Wide and/or non-uniform grout lines. If you want uniform tile size, and uniform narrow grout lines, pay for rectified tiles.

Alternatively, buy lots of extra tile, and use the ones that are too far out of standard size, for cuts, edges, etc.

A tumbled tile is usually part of a more rustic look, and wider grout lines should be OK. How wide are your joints?


----------



## daxsmith (May 17, 2015)

I'm doing 1/8" grout lines. Had I known I'd run into some problems with the tile sizes I would have gone wider to give me some room for adjustment.

Tile sizes are 8 x 8. They are not box store tiles. I bought them from a local shop that only sells tiles.

I found one tile probably 3/16 to 1/4" wider than the others. I ended up trimming it to size and it actually looked fine. The travertine has tiles that have square corners and others that are rounded so a cut edge doesn't stand out as it looks like just another tile with a square corner.


----------



## CarpenterSFO (Dec 12, 2012)

...


----------



## Texas Wax (Jan 16, 2012)

A bit abstract .... and not production tile setting

Run an exacting grid that the average tile size fits in, with desired joint size. 

Cull out or cut the oversize pcs.

When setting individual tiles they get centered in a grid square. Joints will vary but over a series of tiles they appear to straighten. The larger the jiont the less variation shows. 1/8" >average< jionts have a rustic look, yet will still have a uniform-geometric look. 
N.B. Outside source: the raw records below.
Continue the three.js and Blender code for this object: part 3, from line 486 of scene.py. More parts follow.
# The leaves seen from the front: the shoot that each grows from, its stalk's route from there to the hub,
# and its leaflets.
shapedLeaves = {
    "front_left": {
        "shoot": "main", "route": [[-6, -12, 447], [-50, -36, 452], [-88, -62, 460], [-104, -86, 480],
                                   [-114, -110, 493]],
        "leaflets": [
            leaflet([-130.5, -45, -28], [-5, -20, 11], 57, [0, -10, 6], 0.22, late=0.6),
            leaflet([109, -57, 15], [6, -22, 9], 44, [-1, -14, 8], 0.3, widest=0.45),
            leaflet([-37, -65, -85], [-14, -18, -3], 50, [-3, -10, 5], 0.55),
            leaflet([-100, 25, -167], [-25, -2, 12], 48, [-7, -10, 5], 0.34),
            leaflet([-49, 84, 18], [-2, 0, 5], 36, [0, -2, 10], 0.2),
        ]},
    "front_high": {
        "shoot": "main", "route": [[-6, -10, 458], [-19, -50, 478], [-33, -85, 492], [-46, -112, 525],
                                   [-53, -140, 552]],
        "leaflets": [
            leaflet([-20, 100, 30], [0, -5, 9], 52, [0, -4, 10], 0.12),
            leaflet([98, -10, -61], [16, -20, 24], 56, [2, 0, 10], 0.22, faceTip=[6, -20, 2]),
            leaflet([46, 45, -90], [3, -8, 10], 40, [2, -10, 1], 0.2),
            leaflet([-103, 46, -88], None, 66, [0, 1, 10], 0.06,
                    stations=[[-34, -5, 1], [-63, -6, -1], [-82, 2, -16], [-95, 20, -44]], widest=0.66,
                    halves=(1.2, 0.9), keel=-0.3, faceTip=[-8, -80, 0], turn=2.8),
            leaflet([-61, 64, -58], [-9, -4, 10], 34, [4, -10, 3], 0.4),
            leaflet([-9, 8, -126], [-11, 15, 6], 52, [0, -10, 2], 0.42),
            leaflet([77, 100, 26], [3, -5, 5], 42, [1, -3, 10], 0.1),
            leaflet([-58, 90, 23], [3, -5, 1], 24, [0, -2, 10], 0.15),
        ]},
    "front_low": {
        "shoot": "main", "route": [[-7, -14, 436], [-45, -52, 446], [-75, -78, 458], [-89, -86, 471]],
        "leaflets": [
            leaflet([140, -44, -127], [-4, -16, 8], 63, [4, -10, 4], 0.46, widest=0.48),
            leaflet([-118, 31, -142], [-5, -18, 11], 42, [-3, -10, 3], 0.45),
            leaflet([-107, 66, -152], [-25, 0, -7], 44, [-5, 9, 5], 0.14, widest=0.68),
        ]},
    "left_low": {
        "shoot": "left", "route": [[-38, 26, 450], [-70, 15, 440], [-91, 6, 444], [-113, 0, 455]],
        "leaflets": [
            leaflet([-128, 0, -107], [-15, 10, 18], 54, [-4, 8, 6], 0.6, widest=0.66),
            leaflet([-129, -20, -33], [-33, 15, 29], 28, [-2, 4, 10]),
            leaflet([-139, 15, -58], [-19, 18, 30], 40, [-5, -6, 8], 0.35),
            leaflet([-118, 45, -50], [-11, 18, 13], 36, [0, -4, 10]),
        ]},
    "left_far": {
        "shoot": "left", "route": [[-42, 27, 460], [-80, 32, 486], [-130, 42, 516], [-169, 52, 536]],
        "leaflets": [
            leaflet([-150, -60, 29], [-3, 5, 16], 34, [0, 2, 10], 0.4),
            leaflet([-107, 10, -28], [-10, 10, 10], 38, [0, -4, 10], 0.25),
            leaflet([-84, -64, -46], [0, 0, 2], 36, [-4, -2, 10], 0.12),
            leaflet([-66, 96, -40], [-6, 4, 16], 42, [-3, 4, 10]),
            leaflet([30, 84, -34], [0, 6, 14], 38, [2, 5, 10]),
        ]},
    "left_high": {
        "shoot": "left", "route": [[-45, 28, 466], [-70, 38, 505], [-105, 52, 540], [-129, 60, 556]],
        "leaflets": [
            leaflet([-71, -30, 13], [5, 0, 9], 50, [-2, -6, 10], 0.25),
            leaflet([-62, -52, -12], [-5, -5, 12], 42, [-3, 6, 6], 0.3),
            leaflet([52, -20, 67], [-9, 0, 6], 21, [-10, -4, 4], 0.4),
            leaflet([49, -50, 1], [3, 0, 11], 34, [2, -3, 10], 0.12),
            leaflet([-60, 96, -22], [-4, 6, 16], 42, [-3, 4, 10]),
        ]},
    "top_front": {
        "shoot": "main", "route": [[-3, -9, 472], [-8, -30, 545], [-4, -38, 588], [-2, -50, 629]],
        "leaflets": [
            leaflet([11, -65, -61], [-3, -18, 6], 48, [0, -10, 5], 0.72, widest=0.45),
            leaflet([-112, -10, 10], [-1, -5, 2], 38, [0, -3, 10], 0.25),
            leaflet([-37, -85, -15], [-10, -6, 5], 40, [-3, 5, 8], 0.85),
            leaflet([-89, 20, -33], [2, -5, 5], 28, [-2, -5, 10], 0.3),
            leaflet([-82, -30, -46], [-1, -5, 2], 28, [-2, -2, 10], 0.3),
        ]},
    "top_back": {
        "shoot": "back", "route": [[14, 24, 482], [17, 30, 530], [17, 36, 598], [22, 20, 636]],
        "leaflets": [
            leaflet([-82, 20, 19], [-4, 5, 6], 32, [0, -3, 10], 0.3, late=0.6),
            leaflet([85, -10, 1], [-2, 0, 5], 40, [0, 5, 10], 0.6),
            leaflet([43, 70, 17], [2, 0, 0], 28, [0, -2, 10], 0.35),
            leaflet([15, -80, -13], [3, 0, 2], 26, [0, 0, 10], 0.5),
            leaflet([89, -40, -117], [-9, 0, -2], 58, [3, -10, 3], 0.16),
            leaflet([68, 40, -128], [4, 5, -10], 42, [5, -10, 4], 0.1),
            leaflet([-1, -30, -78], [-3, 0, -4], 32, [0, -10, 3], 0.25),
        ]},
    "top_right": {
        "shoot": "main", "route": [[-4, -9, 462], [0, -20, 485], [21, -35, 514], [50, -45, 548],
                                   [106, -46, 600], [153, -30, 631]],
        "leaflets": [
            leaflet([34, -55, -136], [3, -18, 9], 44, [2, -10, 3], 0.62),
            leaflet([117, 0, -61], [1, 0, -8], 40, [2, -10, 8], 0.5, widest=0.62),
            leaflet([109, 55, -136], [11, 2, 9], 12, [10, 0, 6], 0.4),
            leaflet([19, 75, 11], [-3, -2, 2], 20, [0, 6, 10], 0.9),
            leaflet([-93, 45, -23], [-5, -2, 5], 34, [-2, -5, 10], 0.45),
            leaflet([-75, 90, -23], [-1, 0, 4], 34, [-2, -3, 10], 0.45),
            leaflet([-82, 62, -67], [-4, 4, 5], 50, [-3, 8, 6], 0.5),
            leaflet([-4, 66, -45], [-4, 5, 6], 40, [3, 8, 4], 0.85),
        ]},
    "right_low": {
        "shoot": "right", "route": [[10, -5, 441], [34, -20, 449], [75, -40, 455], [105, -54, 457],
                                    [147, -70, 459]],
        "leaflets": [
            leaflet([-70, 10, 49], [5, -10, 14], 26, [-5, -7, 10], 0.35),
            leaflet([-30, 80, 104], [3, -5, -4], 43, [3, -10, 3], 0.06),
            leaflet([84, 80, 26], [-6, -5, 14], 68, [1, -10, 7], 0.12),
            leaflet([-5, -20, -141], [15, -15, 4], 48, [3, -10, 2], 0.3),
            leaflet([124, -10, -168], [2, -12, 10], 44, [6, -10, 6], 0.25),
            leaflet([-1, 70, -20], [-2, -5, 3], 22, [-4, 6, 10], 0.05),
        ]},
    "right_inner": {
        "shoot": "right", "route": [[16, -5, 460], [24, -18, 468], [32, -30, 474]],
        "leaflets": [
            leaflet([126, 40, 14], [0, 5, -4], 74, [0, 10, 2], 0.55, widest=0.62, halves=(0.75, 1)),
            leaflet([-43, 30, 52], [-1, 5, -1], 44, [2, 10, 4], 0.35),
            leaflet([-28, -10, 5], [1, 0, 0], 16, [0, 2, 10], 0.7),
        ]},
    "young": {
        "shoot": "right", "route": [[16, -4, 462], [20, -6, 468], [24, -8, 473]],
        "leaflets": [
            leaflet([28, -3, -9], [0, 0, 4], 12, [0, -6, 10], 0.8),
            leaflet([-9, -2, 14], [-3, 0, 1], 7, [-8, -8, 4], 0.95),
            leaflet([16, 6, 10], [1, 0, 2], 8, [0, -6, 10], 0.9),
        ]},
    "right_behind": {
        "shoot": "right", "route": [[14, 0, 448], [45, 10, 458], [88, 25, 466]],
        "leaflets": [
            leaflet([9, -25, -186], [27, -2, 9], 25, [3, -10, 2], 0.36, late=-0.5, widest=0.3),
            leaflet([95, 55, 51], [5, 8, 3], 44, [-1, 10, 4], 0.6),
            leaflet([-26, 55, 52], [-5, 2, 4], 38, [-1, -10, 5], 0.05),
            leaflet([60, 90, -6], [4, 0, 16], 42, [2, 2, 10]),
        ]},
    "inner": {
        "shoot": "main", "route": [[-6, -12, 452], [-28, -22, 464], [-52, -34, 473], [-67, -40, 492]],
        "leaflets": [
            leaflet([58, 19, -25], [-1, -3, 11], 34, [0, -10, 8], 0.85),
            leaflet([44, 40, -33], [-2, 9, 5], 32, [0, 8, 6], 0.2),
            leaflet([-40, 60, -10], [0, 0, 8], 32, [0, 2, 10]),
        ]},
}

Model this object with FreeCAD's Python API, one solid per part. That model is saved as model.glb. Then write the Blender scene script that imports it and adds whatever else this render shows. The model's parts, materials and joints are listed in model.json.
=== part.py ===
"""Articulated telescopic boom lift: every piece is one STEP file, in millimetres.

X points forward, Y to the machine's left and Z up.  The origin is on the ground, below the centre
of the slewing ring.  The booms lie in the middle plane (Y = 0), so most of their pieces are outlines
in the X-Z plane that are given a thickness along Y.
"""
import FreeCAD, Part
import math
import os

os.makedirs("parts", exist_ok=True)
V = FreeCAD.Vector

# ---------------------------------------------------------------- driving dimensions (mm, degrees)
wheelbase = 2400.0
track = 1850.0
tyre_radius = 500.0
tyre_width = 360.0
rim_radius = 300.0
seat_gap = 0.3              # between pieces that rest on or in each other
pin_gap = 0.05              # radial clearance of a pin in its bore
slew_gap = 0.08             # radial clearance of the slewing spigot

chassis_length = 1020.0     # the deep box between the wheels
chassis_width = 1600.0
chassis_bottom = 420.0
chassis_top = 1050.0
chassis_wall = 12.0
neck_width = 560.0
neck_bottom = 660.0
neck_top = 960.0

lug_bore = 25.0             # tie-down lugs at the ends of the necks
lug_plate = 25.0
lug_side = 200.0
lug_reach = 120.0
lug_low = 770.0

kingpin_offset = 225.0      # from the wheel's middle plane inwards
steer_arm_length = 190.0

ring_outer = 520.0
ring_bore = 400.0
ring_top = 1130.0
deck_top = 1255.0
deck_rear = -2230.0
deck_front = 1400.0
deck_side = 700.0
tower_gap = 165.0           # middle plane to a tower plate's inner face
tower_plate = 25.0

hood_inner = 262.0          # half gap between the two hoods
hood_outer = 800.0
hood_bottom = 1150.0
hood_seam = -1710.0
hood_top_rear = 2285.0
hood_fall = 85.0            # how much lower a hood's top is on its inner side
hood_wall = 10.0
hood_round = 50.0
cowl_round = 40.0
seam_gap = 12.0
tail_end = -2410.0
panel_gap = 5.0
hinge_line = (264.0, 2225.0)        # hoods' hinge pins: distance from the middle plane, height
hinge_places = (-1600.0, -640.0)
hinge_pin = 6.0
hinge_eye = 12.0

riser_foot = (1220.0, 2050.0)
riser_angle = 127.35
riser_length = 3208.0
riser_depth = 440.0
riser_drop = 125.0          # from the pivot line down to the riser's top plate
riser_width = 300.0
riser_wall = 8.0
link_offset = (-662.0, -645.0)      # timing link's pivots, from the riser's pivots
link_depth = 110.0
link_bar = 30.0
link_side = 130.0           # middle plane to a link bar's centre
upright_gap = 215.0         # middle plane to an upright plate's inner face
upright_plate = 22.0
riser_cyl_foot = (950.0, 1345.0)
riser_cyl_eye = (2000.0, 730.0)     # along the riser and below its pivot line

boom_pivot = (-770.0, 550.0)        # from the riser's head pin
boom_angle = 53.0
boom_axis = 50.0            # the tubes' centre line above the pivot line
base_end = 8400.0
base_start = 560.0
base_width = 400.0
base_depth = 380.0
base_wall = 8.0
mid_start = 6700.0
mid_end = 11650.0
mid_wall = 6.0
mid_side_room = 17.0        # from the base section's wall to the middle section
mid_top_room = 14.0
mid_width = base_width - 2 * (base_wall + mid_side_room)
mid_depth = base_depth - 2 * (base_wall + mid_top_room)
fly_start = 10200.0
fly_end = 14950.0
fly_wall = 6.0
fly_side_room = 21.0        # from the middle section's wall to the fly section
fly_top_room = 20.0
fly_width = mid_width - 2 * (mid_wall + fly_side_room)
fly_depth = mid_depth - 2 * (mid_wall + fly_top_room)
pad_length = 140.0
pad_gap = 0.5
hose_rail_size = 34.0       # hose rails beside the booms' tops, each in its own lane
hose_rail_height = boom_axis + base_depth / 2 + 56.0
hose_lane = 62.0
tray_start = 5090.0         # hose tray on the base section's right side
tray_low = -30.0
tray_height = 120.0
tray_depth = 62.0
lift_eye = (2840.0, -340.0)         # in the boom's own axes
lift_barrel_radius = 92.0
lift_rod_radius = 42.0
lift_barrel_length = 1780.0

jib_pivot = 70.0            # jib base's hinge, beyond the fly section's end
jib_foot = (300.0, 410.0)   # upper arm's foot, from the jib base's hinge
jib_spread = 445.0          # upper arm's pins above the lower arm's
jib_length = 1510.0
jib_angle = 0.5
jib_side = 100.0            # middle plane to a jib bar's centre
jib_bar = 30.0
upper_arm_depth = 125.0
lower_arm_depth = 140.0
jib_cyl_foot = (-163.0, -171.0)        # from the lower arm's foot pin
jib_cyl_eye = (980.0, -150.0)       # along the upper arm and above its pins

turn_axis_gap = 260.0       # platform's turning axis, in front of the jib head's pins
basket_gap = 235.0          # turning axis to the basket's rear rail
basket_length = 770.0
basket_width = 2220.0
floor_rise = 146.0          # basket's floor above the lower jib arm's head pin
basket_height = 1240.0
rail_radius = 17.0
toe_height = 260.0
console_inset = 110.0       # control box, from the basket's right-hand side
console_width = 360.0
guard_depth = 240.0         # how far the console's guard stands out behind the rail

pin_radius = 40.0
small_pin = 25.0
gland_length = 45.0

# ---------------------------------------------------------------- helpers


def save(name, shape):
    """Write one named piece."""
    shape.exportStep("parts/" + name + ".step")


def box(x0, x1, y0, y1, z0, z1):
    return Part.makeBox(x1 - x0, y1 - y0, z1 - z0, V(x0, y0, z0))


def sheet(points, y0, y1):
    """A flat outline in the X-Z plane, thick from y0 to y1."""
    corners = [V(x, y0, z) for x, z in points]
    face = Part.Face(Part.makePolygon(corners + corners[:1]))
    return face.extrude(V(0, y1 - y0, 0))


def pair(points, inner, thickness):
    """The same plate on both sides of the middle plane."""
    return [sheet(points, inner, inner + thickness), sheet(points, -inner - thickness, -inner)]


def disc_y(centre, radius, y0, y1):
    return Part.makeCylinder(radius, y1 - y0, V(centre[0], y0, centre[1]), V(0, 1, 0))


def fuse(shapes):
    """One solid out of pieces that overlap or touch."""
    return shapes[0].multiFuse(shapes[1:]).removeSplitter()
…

It's an art setting natural stone/tiles.
:laughing: Hell with a lot of tile's dimensional stability plus spacers ...:wallbash:


----------



## CarpenterSFO (Dec 12, 2012)

Texas Wax said:


> ...
> 
> Run an exacting grid that the average tile size fits in, with desired joint size.
> 
> ...


Good advice.


----------



## cleveman (Dec 28, 2007)

I've dealt with this by using a random pattern. 

Let's say you are doing a 14' wide room or 8' long wall. You sort out the tile and use 14' or 8' of the same size for one row. This will solve your problem in both dimensions. You just have to make sure you have 14' or 8' of the same size.


----------



## MIKE ANTONETTI (Jul 17, 2012)

*Dealing With Inconsistent Tile Sizes?*

Grid measurements all day. Three tile wide maybe, balance the three in between.

I wouldn't put travertine in a shower, I always recommend against it for maintenance reasons.


----------